Young Men’s Library Association Building of Ware // 1881
The first library in Ware, Massachusetts was organized in 1796. Operating on a subscribers system, books were lent out to those who paid the most at the time. The Society flourished for 26 years until it abruptly disbanded. In 1824, a second library was organized, called the Mechanics and Manufacturers’ Library, which was loosely managed by the manufacturing companies in town. In 1872, an act providing for the formation of library corporations was passed in Massachusetts. The Ware Young Men’s Library Association was the first to incorporate under the new law. They established a location in a commercial space in town until it was outgrown. In 1879, the present lot at the corner of Main and Church streets was donated by a local businessman. Funding was acquired and Springfield-based architect Eugene C. Gardner was hired to design the building. In 1923, an addition was built onto the side by architects Gay & Proctor in the Jacobethan Revival style, which blends well with the original Queen Anne building. The building remains home to the library and is the town’s public library.
Oscar and Maud Rice House // 1895
In 1895, when the Queen Anne style was no longer in vogue among architects and builders in the Boston area, the Allston Real Estate Company took a gamble and built this house in a scarcely developed section of Waban Village in Newton on spec, hoping to find a buyer. They found one in Oscar Raymond Rice and his wife Maud Lois Sargent Rice. Oscar worked as a salesman, and Maud volunteered locally with various causes. The family home is a great example of Queen Anne Victorian architecture with varied siding styles, asymmetry, a tower, rounded bay window, porch with turned posts, and applied decoration in the gables. The house underwent a large renovation about five years ago and it still looks great! The listing from 2017 gives me serious house envy.
Frederick Colony House // c.1885
When you look up Queen Anne architecture on Google, this house in Wilton, NH should pop up! The Frederick Colony House was built around 1885 for the mill-owner who built a large cotton mill (last post) in town at the same time. Frederick Colony (1850-1925) was from a prominent textile and cotton mill-owning family based in Massachusetts and Keene, New Hampshire. Colony purchased land along the Souhegan River and built a new mill, there to make his own fortune, and that he did! The Frederick Colony House remains as one of the best-preserved homes in Wilton, and recently sold. Those interiors!

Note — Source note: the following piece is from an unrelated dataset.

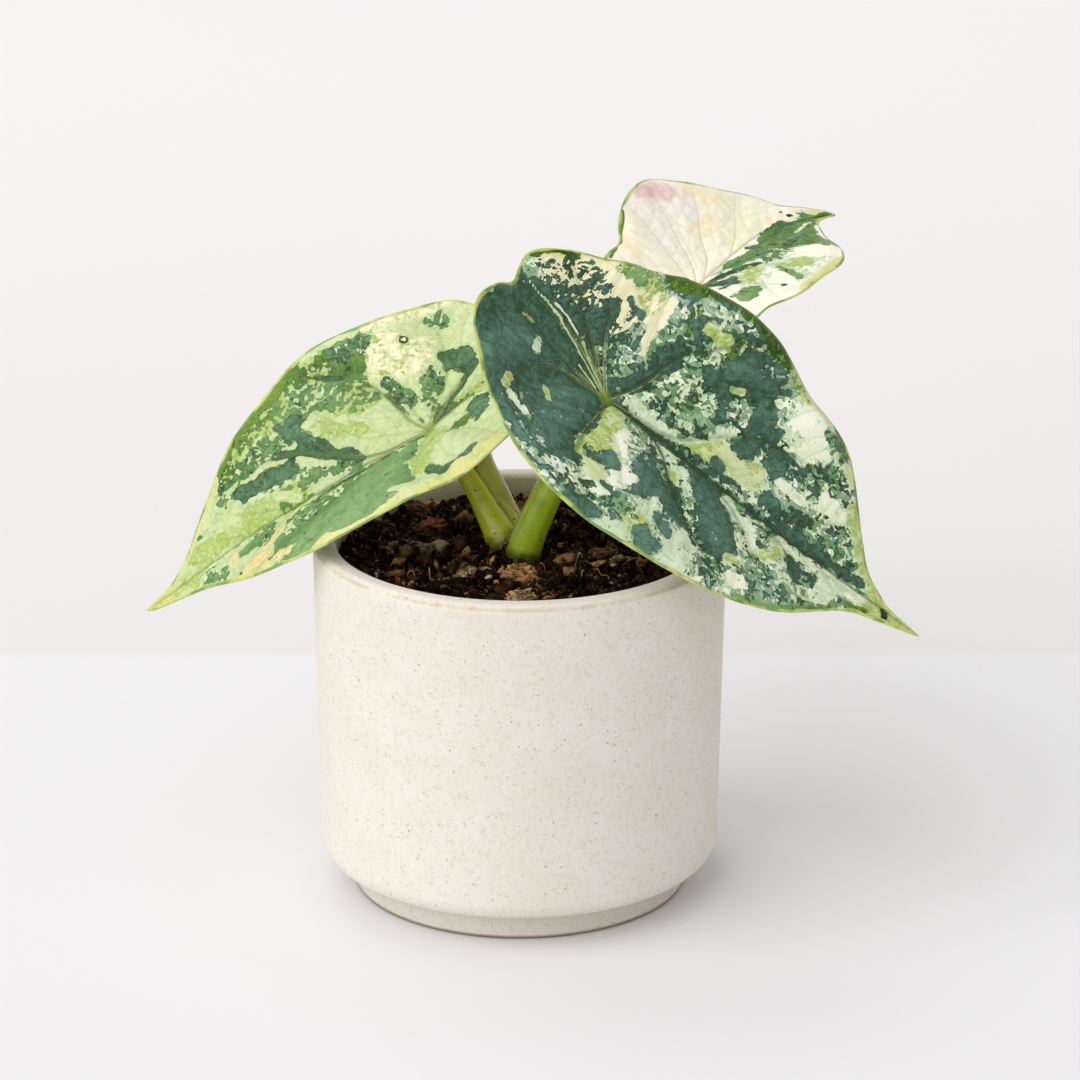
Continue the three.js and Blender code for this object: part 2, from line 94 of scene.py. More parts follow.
# Each main vein has its width in millimetres and its tone, from 0 for a pale line to 1 for a dark one, and
# then along and left of the midrib for each place that it runs through, in millimetres from the seat.
FRONT_VEINS = [
    (1.5, 0.95, 0, 0, 30, -0.3, 60, -0.9, 85, -0.3, 110, 0),
    (1, 0.55, 3, 0.3, 12, 1.2, 20, 2, 25, 4.4, 30, 9, 37, 15, 47, 20.5, 58, 22.4, 70, 24.5),
    (1.1, 0.9, 0.5, 0.5, 4, 6, 7.5, 13, 9.5, 20, 13, 26.5, 18, 32, 24, 38, 31, 41.5),
    (1, 0.35, -0.5, 1, -5, 7, -10, 13, -14.5, 18, -18, 25),
    (1, 0.05, -0.5, 0.5, -6, 4.5, -14, 7, -23, 7.6, -32, 6, -41, 2.6),
    (0.7, 0.15, -1, 1.6, -8, 6, -15, 8.4, -24, 9.4, -32, 8.4),
    (1.1, 0.9, 14, -0.8, 19, -2.6, 24, -7.5, 29, -14, 35, -20, 41, -24.5, 49, -29),
    (1, 0.85, 0.5, -1, 1, -7, -0.2, -16, -0.2, -25, 3, -31, 8, -38),
    (0.9, 0.6, -2, -0.8, -9, -2, -15, -4.2, -19, -9, -21, -17, -20, -27),
    (0.8, 0.5, -4, -0.4, -16, 0.4, -28, -0.2, -36, -3.5, -39.5, -10, -38, -17),
    (0.8, 0.6, -2, 1.8, -12, 10, -22, 14.5, -34, 18, -43, 19),
    (0.7, 0.5, 19, 12, 22, 18, 27, 25, 34, 29, 40, 34),
    (0.8, 0.6, 38, -0.6, 47, -5, 56, -12, 63, -20),
    (0.7, 0.5, 58, -0.8, 67, -5, 75, -11, 81, -17),
    (0.7, 0.6, 56, -0.5, 65, 5, 74, 12, 80, 17),
    (0.6, 0.5, 78, -0.3, 86, 4, 91, 8),
]
LEFT_VEINS = [
    (1.4, 0.75, 0, 0, 30, -0.2, 60, -0.6, 85, 0.6, 99, 0.6),
    (1.2, 0.85, 3, 0, 14, -0.8, 22, -3.6, 28, -8.5, 37, -15, 45, -18.8, 56, -20.4, 68, -20),
    (1.2, 0.7, 0.3, -0.5, 4, -6, 7, -15, 10, -22, 14.5, -28.5, 20, -34, 27, -36.8),
    (1.1, 0.8, 14, 0.4, 22, 2.4, 29, 7.4, 36, 12.6, 44, 16.2, 54, 19.4, 60, 21),
    (0.9, 0.3, 0.2, 0.5, 3, 8, 5, 18, 6.5, 27, 3, 32, -1, 35),
    (0.9, 0.3, -0.5, 0.5, -6, 6, -12, 13, -17, 22, -20, 28),
    (0.9, 0.3, -0.5, -0.3, -8, -2.6, -16, -5, -28, -9),
    (0.9, 0.7, -0.5, -0.8, -7, -6, -14, -10.6, -24, -14),
    (0.8, 0.5, -0.5, -1, -4, -7, -10, -13, -12.6, -21, -13.2, -29, -10, -35),
    (0.6, 0.4, 0.2, -1, 2, -8, 4, -14, 7, -20),
    (0.6, 0.25, 2, -1, 12, -5.5, 20, -10, 25, -18, 30, -27),
    (0.7, 0.35, 44, -0.8, 53, -4, 62, -9, 70, -15),
    (0.6, 0.3, 60, -0.6, 68, -4, 76, -9),
    (0.7, 0.4, 46, 0, 54, 5, 62, 11, 68, 15),
]
BACK_VEINS = [
    (1.1, 0.45, 0, 0, 20, 0.6, 45, 2, 66, 2),
    (0.7, 0.15, 0.3, 0.6, 4, 8, 8, 18, 10.5, 27, 10.6, 34),
    (0.7, 0.15, 1, 0.6, 8, 6, 14, 15, 19, 24, 22, 33),
    (0.7, 0.15, 6, 0.7, 15, 5, 22, 12, 30, 19, 36, 27),
    (0.6, 0.15, 22, 0.8, 33, 6, 42, 13, 50, 19),
    (0.7, 0.2, -0.5, 0.5, -6, 7, -12, 16, -16, 22),
    (1, 0.9, 0.5, -0.5, 7, -3.6, 13, -7.6, 20, -11.5, 30, -17),
    (0.8, 0.7, 8, -0.6, 17, -4, 28, -8.5, 40, -14),
    (0.8, 0.6, 0, -1, 3, -9, 6, -17, 8, -26),
    (0.6, 0.5, 30, 0, 40, -3.4, 50, -6),
    (0.7, 0.6, -0.5, -0.6, -8, -5, -14, -12, -16, -20),
]
MAIN_VEINS = {"front": FRONT_VEINS, "left": LEFT_VEINS, "back": BACK_VEINS}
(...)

Wilton Town Hall and Theater // 1885
Welcome to Wilton, New Hampshire! With a population less than 4,000, the tiny New England town sure packs a lot of old buildings into its borders. The town was first part of a township chartered as “Salem-Canada” in 1735, by Colonial Governor Jonathan Belcher of Massachusetts, which then claimed this area. The land here was granted to soldiers from Salem, Massachusetts, who had served in 1690 under Sir William Phips in the war against Canada. “Salem-Canada” was one of the towns on the state’s border intended to provide protection against attack from native tribes. In 1762, residents of the town petitioned New Hampshire Governor Benning Wentworth to incorporate the town as Wilton, likely named after Wilton, England. The town prospered as a sleepy farming town, largely concentrated around Wilton Center. By the 1860s, the village of East Wilton developed around the Souhegan River, with mills and businesses centered there. The town decided to relocate their town hall “closer to the action”. Land was acquired on a triangular piece of land in the center of the village, which was recently cleared by the destruction of Whiting House, a hotel that formerly occupied the site. The architectural firm of Merrill & Cutler of Lowell, MA, were hired to design the building, which blends Richardsonian Romanesque and Queen Anne styles perfectly on the difficult site, opening in 1885. Silent movies were first shown in the auditorium in 1912 and by the 1930s, the auditorium was used most often as a movie theater. A large part of the building has since been occupied as a theater for the community.